The current upgrades to the Arleigh Burke-class of destroyers can be seen as a part of this broader strategic equation.
The first new DDG 51 to receive Baseline 9 technology, the USS John Finn or DDG 113, recently went through what’s called “light off” combat testing in preparation for operational use and deployment.
At the same time, the very first Arleigh Burke-class destroyer, the USS Arleigh Burke or DDG 51, is now being retrofitted with these technological upgrades, as well, Vandroff explained.
“This same capability is being back-fitted onto earlier ships that were built with the core Aegis capability. This involves an extensive upgrade to combat systems with new equipment being delivered. New consoles, new computers, new cabling, new data distribution are being back-fitted onto DDG 51 at the same time it is being installed and outfitted on DDG 113,” Vandroff said.
There are seven Flight IIA DDG 51 Arleigh Burke-class destroyers currently under construction. DDG 113, DDG 114, DDG 117 and DDG 119 are underway at a Huntington Ingalls Industries shipbuilding facility in Pascagoula, Mississippi and DDG 115, DDG 116 and DDG 118 are being built at a Bath Iron Works shipyard in Bath, Maine.
Existing destroyers the new USS John Finn and all follow-on destroyers will receive the Aegis Baseline 9 upgrade, which includes NIFC-CA and other enabling technologies.
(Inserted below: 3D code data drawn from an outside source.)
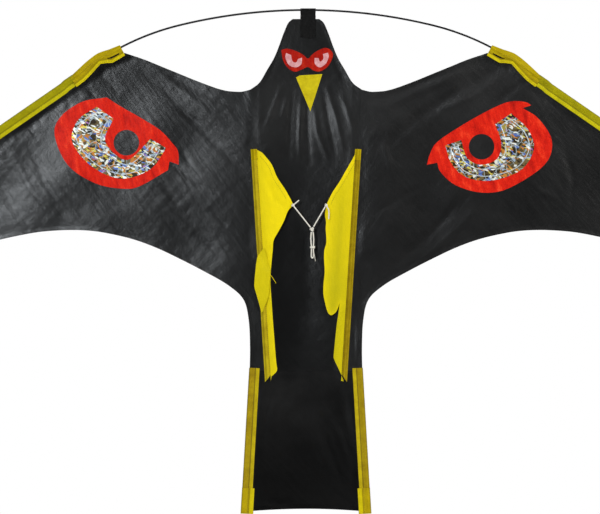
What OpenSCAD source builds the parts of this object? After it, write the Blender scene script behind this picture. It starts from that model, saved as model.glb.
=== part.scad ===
// Hawk-shaped kite that scares birds: a black cloth bird hung on a bent rod.
// X runs across the wings, Z up through the head, and the painted face looks along -Y.
// The origin is the middle of the bow rod, inside the webbing loop on the head.
// Outlines are lists of [x, z] points in the plane of the cloth.

/* [Bow and wing rods] */
// Diameter of the bow and wing rods
spar_d = 3; // [2:0.1:4]
// Radius of the bow over the head
bow_r = 800; // [700:10:1000]
// Slope that the bow reaches where its bend tightens, in degrees
bow_slope = 13.75; // [10:0.25:16]
// Radius of the bow near the shoulders
shoulder_r = 385; // [340:5:460]
// Slope of the bow as it enters the shoulder patch, in degrees
shoulder_slope = 27.7; // [26:0.1:30]
// Radius of the rod inside the shoulder patch
entry_r = 572; // [500:4:680]
// Slope of the straight leading edge, in degrees
wing_slope = 34.6; // [32:0.1:37]
// Length of the straight leading edge, from the shoulder patch bend to the tip
wing_l = 446; // [380:1:520]

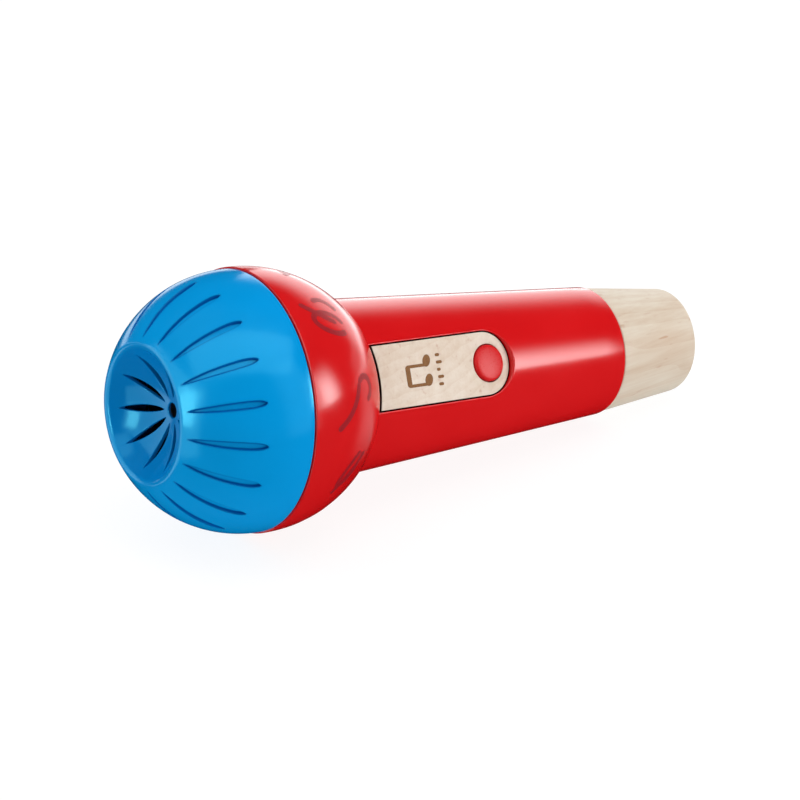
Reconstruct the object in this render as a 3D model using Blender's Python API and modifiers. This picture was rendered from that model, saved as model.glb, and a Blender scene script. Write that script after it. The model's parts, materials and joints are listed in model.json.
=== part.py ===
"""Toy echo microphone, lying on its side.

A battery-free echo microphone. A slotted blue grille closes a red bowl, the bowl is screwed
to a tapered red handle, and a turned maple plug closes the handle's tail. Inside the head a
horn carries a thin diaphragm, and a long coil spring joins the diaphragm to a screw eye in
the plug. A flat maple inlay lies in a pocket of the handle and surrounds a sprung button.

Every piece is modelled round one axis. Local Z is the station along that axis, counted from
the crest of the speaking dish towards the tail, and local X points out through the middle of
the inlay. The empty "axis" then lays the whole microphone down on its belly.
"""

import math

import bmesh
import bpy
from mathutils import Matrix, Vector

MM = 0.001

# Whole object
LENGTH = 199.5 * MM
HEAD_RADIUS = 39.5 * MM
GAP = 0.3 * MM
SEGMENTS = 48
INNER_SEGMENTS = 32
SMALL_SEGMENTS = 12
CUT_REACH = 3.0 * MM  # how far a cutter stands out of what it cuts
INLAY_ROLL = 26.25  # degrees from level up to the inlay, a whole number of facets

# Blue grille: a dome, a rounded crest and a concave speaking dish
JOINT_Z = 33.35 * MM
DOME_RADIUS = 39.05 * MM
DOME_LENGTH = 39.6 * MM
CREST_RADIUS = 20.5 * MM
CREST_ROUNDING = 2.0 * MM
CREST_ANGLE = 146.6
DISH_DEPTH = 10.3 * MM
GRILLE_WALL = 2.2 * MM
CENTRE_HOLE_RADIUS = 1.9 * MM
TONGUE_RADIUS = 36.8 * MM
TONGUE_WALL = 1.9 * MM
TONGUE_LENGTH = 4.2 * MM
TONGUE_ROOT_ANGLE = 97.0
CREST_BACK_MARGIN = 1.0
DISH_BACK_MARGIN = 2.0

# Slots through the dish and grooves in the dome
DISH_SLOTS = 10
DISH_SLOT_PHASE = 11.25
DISH_SLOT_INNER = 3.9 * MM
DISH_SLOT_OUTER = 17.5 * MM
DISH_SLOT_WIDTH = 2.0 * MM
DISH_SLOT_FULLNESS = 0.8
DISH_SLOT_SIDE_POINTS = 4
GROOVES = 18
GROOVE_PHASE = 4.25
GROOVE_START = 144.0
GROOVE_END = 110.5
GROOVE_WIDTH = 2.3 * MM
GROOVE_DEPTH = 1.0 * MM
GROOVE_STEPS = 6
GROOVE_FULLNESS = 0.6
GROOVE_TIP = 0.08
GROOVE_FLOOR = 0.6  # width of the floor over the width of the mouth

# Red bowl
EQUATOR_Z = 34.9 * MM
BOWL_LENGTH = 41.3 * MM
BOWL_WALL = 2.3 * MM
BOWL_REAR_Z = 62.5 * MM
BOWL_RING_Z = 55.3 * MM
BOWL_BORE = 27.3 * MM
BOWL_EDGE = 0.5 * MM

# Red handle
HANDLE_FRONT_Z = 52.8 * MM
HANDLE_FLANGE_REAR_Z = 55.0 * MM
HANDLE_FLANGE_RADIUS = 31.4 * MM
CONE_START_Z = 63.1 * MM
CONE_START_RADIUS = 26.93 * MM
CONE_END_Z = 165.6 * MM
CONE_END_RADIUS = 20.52 * MM
HANDLE_WALL = 2.5 * MM

# Maple plug
PLUG_START_Z = 165.9 * MM
PLUG_START_RADIUS = 20.1 * MM
PLUG_END_RADIUS = 16.6 * MM
PLUG_ROUNDING = 2.5 * MM
SPIGOT_FRONT_Z = 150.0 * MM
SPIGOT_RADIUS = 17.7 * MM
PILOT_RADIUS = 1.2 * MM
PILOT_END_Z = 164.0 * MM

# Inlay, its pocket and the button's well, measured from the inlay's top face
BUTTON_Z = 110.0 * MM
INLAY_DROP = 2.15 * MM
INLAY_HALF_WIDTH = 9.6 * MM
INLAY_END_OFFSET = -1.4 * MM
INLAY_FRONT_Z = 62.8 * MM
INLAY_THICKNESS = 2.4 * MM
POCKET_GAP = 0.45 * MM
POCKET_FLOOR = 1.6 * MM
POCKET_WALL = 1.8 * MM
BLOCK_TOP = -1.5 * MM
WELL_RADIUS = 7.1 * MM
WELL_WALL = 1.8 * MM
WELL_FLOOR_TOP = -8.5 * MM
WELL_FLOOR_BOTTOM = -10.0 * MM
GUIDE_RADIUS = 2.4 * MM

# Button and its return spring
BUTTON_RADIUS = 5.6 * MM
BUTTON_CROWN = 1.3 * MM
BUTTON_EDGE = 0.5 * MM
BUTTON_FLANGE_RADIUS = 6.7 * MM
BUTTON_FLANGE_THICKNESS = 1.0 * MM
BUTTON_SKIRT_BOTTOM = -7.0 * MM
BUTTON_SKIRT_WALL = 1.1 * MM
STEM_RADIUS = 2.0 * MM
STEM_BOTTOM = -9.5 * MM
RETURN_SPRING_RADIUS = 3.8 * MM
RETURN_SPRING_WIRE = 0.3 * MM
RETURN_SPRING_TURNS = 3.5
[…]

For example, Baseline 9 contains an upgraded computer system with common software components and processors, service officials said.
In addition, some future Arleigh Burke-class destroyers such as DDG 116 and follow-on ships will receive new electronic warfare technologies and a data multiplexing system which, among other things, controls a ship’s engines and air compressors, Vandroff said.
The Navy’s current plan is to build 11 Flight IIA destroyers and then shift toward building new, Flight III Arleigh Burke-class destroyers with a new, massively more powerful radar system, he added.
Vandroff said the new radar, called the SPY-6, is 35-times more powerful than existing ship-based radar.
Flight III Arleigh Burke destroyers are slated to be operational by 2023, Vandroff said.